From the 2000 census, 464 or 92.2% were Roman Catholic, while 19 or 3.8% belonged to the Swiss Reformed Church. Of the rest of the population, there was 1 individual who belongs to another Christian church. 10 (or about 1.99% of the population) belonged to no church, are agnostic or atheist, and 9 individuals (or about 1.79% of the population) did not answer the question.

==Education==
In Montsevelier about 176 or (35.0%) of the population have completed non-mandatory upper secondary education, and 15 or (3.0%) have completed additional higher education (either university or a Fachhochschule). Of the 15 who completed tertiary schooling, 66.7% were Swiss men, 26.7% were Swiss women.

The Canton of Jura school system provides two year of non-obligatory Kindergarten, followed by six years of Primary school.

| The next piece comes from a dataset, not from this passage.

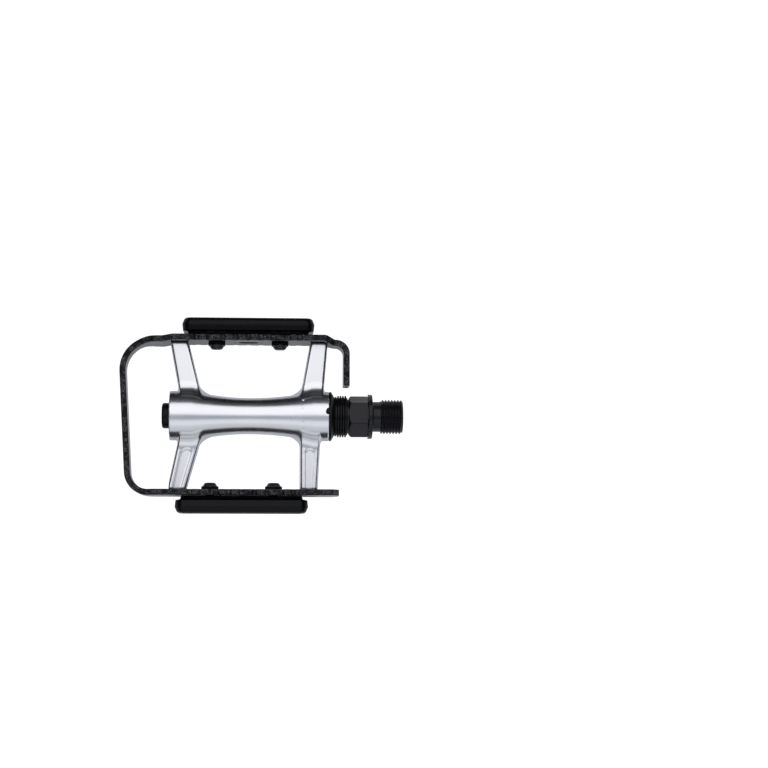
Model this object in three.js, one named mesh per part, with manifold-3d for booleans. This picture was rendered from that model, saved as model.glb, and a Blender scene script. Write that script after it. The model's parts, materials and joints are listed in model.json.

This is followed by three years of obligatory lower Secondary school where the students are separated according to ability and aptitude. Following the lower Secondary students may attend a three or four year optional upper Secondary school followed by some form of Tertiary school or they may enter an apprenticeship.

During the 2009–10 school year, there were a total of 45 students attending 3 classes in Montsevelier. There were no kindergarten classes in the municipality. The municipality had 3 primary classes and 45 students. There are only nine Secondary schools in the canton, so all the students from Montsevelier attend their secondary school in another municipality.

As of 2000, there were 2 students in Montsevelier who came from another municipality, while 36 residents attended schools outside the municipality.